Kollegin Pearl Pedergnana ist erst seit einem halben Jahr im Europarat. “Bisher habe ich enorm profitiert”, sagt die Vorsteherin des Bau-Departements der Stadt Winterthur. “In den letzten Jahrzehnten habe ich mit viel Herzblut ‘nur’ Lokalpolitik betrieben. Hier erfahre ich, was die Finanzkrise für die Gemeinden bedeutet und wie gross die Autonomie bei uns ist. Strassburg ermöglicht es mir quasi, mit Aussenblick auf unser System zu schauen.”

Der Europarat wurde 1949 von 10 westeuropäischen Ländern gegründet.

Die Schweiz trat der ältesten aller zwischenstaatlichen Institutionen Europas am 6. Mai 1963 als 17. Mitglied bei und feiert 2013 50 Jahre Mitgliedschaft.

In der Parlamentarischen Versammlung ist sie mit 6 Parlamentariern und ihren Stellvertretern präsent.

Zudem stellt sie einen Richter am Gerichtshof für Menschenrechte.

Die Schweiz hat eine ständige Vertretung im Europarat mit Sitz in Strassburg.

2013 beteiligt sich die Schweiz mit 5,3 Mio. Euro am ordentlichen Budget des Europarats.

Demokratisierung – über Europa hinaus

Von einer “Horizonterweiterung” spricht Dario Ghisletta, der seit 12 Jahren dem Kongress der Gemeinden und Regionen angehört. Der ehemalige Vizebürgermeister von Bellinzona versteht sich nicht nur als Tessiner, sondern in erster Linie als Europäer und Weltbürger. “Es gibt vieles, was man von der anderen Seite der Welt lernen kann. Im Europarat geht es um die Grundprinzipien der Demokratie, dazu muss man alle Ideologien überwinden und interkulturell, interreligiös und überparteilich sein.”

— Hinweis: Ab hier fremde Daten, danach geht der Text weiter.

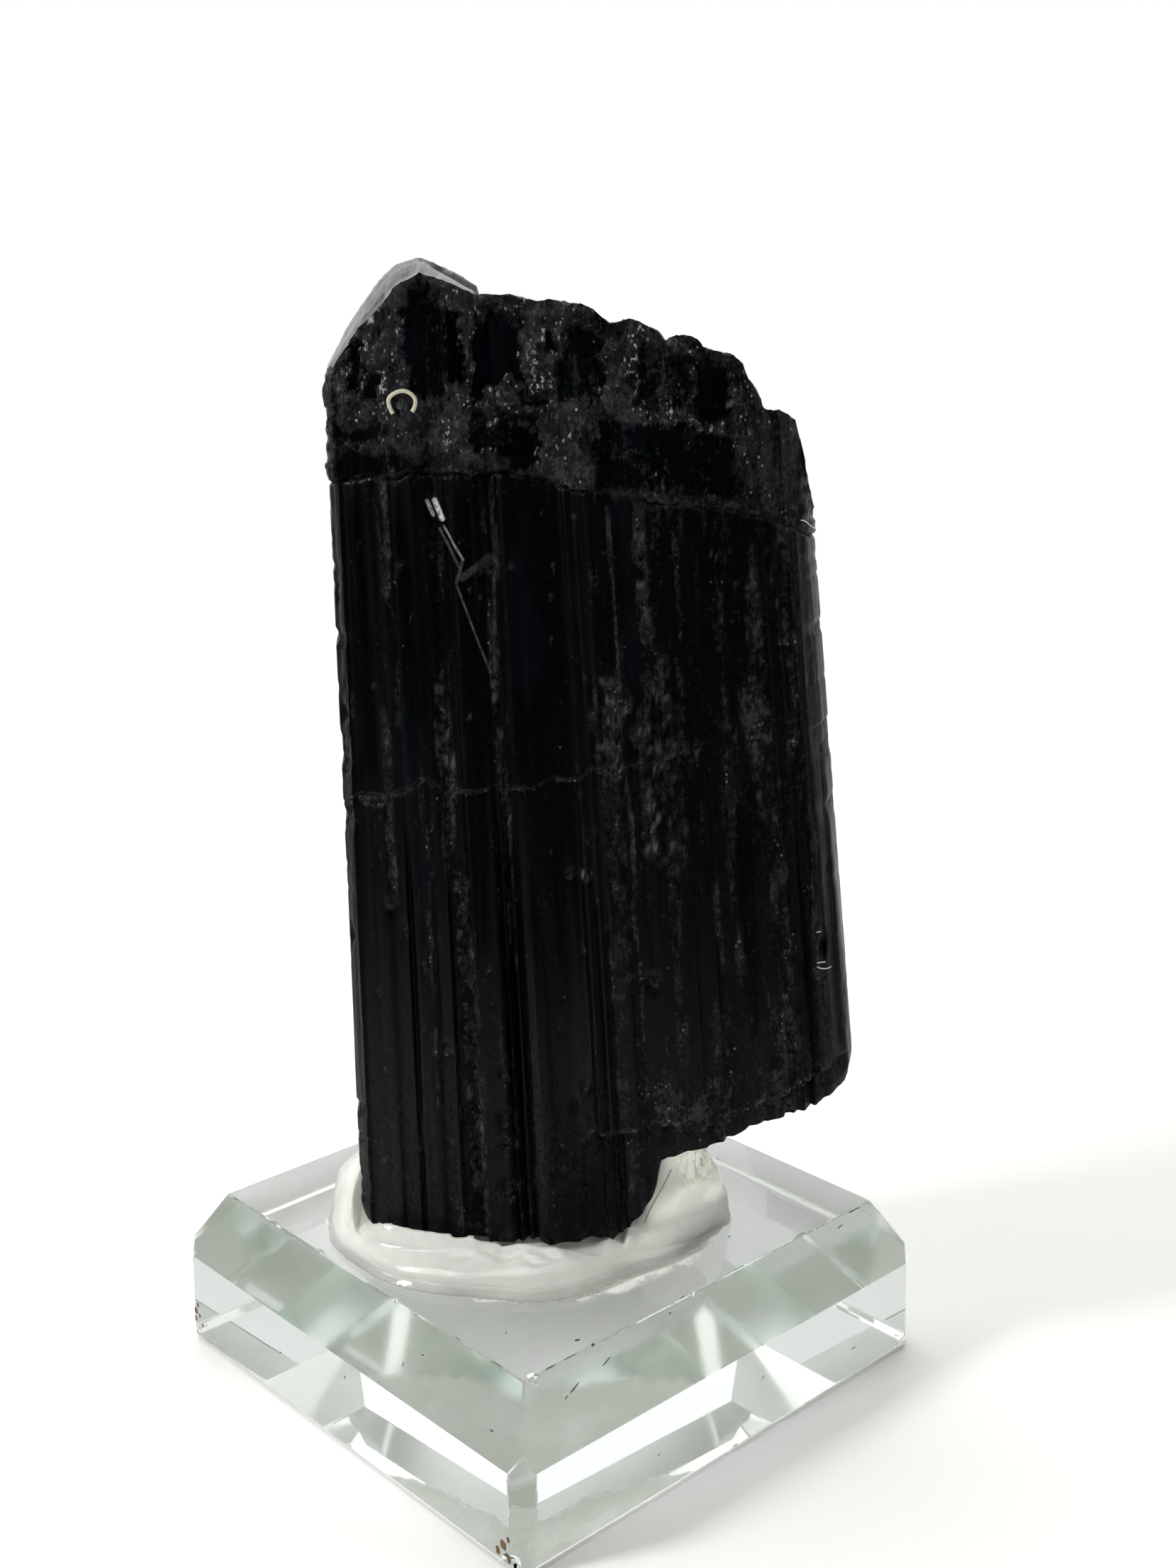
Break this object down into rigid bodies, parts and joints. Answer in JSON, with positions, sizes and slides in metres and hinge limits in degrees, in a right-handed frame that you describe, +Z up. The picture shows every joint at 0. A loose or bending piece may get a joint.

Um Demokratisierung – und dies nicht nur an der europäischen Front – geht es auch Philippe Receveur, dem Präsidenten der Schweizer Delegation. Im Auftrag des Europarats engagiert er sich für eine erweiterte Partnerschaft mit dem südmediterranen Raum. Im Rahmen eines Aktionsplans für mehr Demokratisierung und Dezentralisierung in Marokko und Tunesien begleitet er Regierung und Parlament im Königreich Marokko.

“Der Maghreb gehört zwar nicht zu Europa, aber zu unserer Nachbarschaft. Es liegt auch in unserem Interesse, den Übergang zu demokratischen Gesellschaften in diesen Ländern zu begleiten.”